I would like group by id1
and combine all the other columns in one line in the group with the header name added as a prefix. That is the output should be a data frame that looks like:
a [feat1=b,feat1=e,feat2=asd,feat2=sdg,feat3=asg,feat3=as]
c [feat1=d,feat1=f,feat1=g,feat2=dg,feat2=as,feat2=adg,feat3=ag,feat3=sdg,feat3=sd]
df.groupby('id1')
will start me off but I am not sure where to go from there.
What is a good way to do this?
Upvotes: 3
Views: 293
Reputation: 394159
You can use a custom function and apply
on the groupby
object, the function calls apply
again on the Series passed to zip the column names and values into a list, we then perform a list comprehension and return this inside a list as desired:
In [54]:
def foo(x):
l = (x.apply(lambda x: x.name + '=' + x)).values.tolist()

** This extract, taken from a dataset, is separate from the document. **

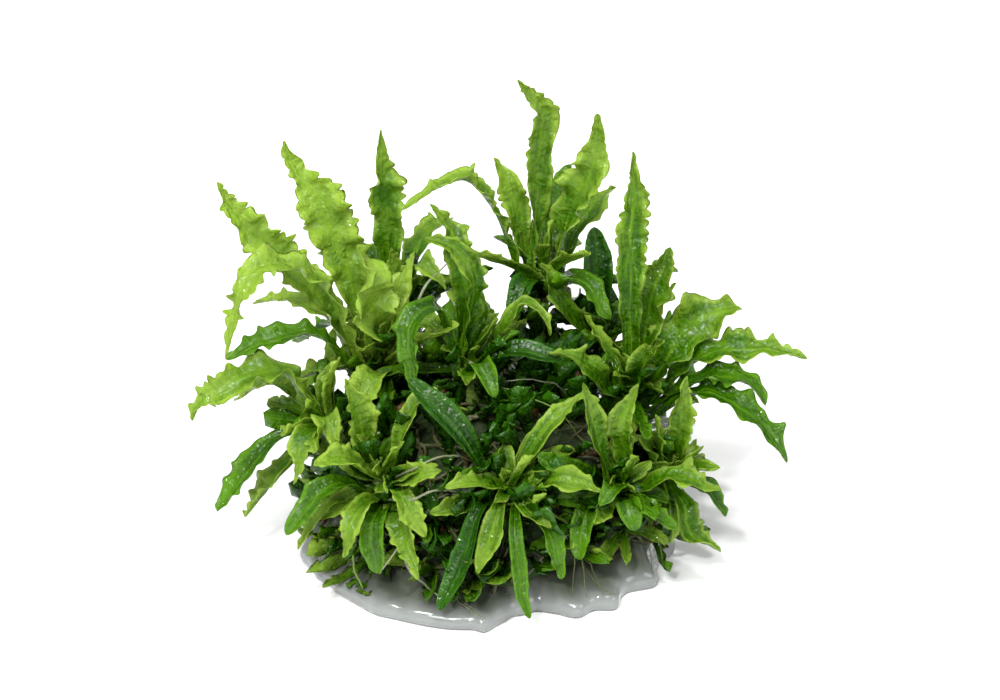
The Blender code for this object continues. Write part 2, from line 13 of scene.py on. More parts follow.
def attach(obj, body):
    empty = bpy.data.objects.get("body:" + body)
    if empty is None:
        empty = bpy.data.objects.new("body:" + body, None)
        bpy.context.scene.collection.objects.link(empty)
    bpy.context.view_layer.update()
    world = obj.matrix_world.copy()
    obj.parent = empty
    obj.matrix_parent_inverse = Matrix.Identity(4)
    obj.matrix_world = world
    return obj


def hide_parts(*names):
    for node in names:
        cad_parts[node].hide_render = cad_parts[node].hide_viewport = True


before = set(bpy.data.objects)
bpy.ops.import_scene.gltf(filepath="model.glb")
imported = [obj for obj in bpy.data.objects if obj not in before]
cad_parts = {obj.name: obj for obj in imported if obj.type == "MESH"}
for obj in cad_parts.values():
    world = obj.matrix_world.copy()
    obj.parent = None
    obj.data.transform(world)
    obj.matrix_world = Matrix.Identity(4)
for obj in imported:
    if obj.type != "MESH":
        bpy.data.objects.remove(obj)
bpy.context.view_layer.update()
MM = 0.001


# Culture jelly
# The nutrient jelly that the clump grew on: soft, milky and see-through, once poured flat in a cup.
# It was torn from the cup, so its wet rim is thick and round and drawn out in lobes and drips.

JELLY_SPOKES = 220
JELLY_CROWN = 0.0036
OUTLINE_HEIGHT = 0.0016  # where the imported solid's outline is read
JELLY_PROFILE = [  # distance in from the rim, height, in millimetres
    (1.1, 0.0), (0.7, 0.02), (0.42, 0.1), (0.22, 0.28), (0.1, 0.55), (0.03, 0.95), (0.0, 1.4),
    (0.05, 1.85), (0.2, 2.2), (0.42, 2.5), (0.75, 2.78), (1.15, 3.0), (1.7, 3.2), (2.4, 3.36),
    (3.4, 3.48), (4.6, 3.56),
    *((inset, 3.6) for inset in (5.8, 7.0, 8.3, 9.6, 11.0, 12.5, 14.2, 16.0, 18.5, 22.0, 30.0)),
]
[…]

return pd.Series([[i for j in l for i in j]])
gp = df.groupby('id1')[['feat1','feat2','feat3']]
gp1 = gp.apply(foo)
gp1
Out[54]:
0
id1
a [feat1=b, feat2=asd, feat3=asg, feat1=e, feat2...
c [feat1=d, feat2=dg, feat3=ag, feat1=f, feat2=a...
if we look at the contents we see that we have a list of the values:
In [55]:
gp1.iloc[0].values
Out[55]:
array([['feat1=b', 'feat2=asd', 'feat3=asg', 'feat1=e', 'feat2=sdg', 'feat3=as']], dtype=object)
Upvotes: 2
Reputation: 16251
Applying this function will work:
def func(dfg):
dfu = dfg.unstack()
result = dfu.index.get_level_values(0) + '=' + dfu.values
return result.tolist()
df.groupby('id1').apply(func)
Explanation: let's consider one group, for instance dfg = df[df['id1'] == 'c']
.
dfg.unstack()
Out[35]:
id1 1 c
3 c
4 c
feat1 1 d
3 f
4 g
feat2 1 dg
3 as
4 adg
feat3 1 ag
3 sdg
4 sd
By unstacking you get the values aligned with the column names (ignore the index values in between). All you need to do is concatenate:
dfu.index.get_level_values(0) + '=' + dfu.values
Out[36]:
Index(['feat1=d', 'feat1=f', 'feat1=g', 'feat2=dg', 'feat2=as', 'feat2=adg',
'feat3=ag', 'feat3=sdg', 'feat3=sd'],
dtype='object')
Finally, convert to list before returning, otherwise you end up with index objects.
Upvotes: 1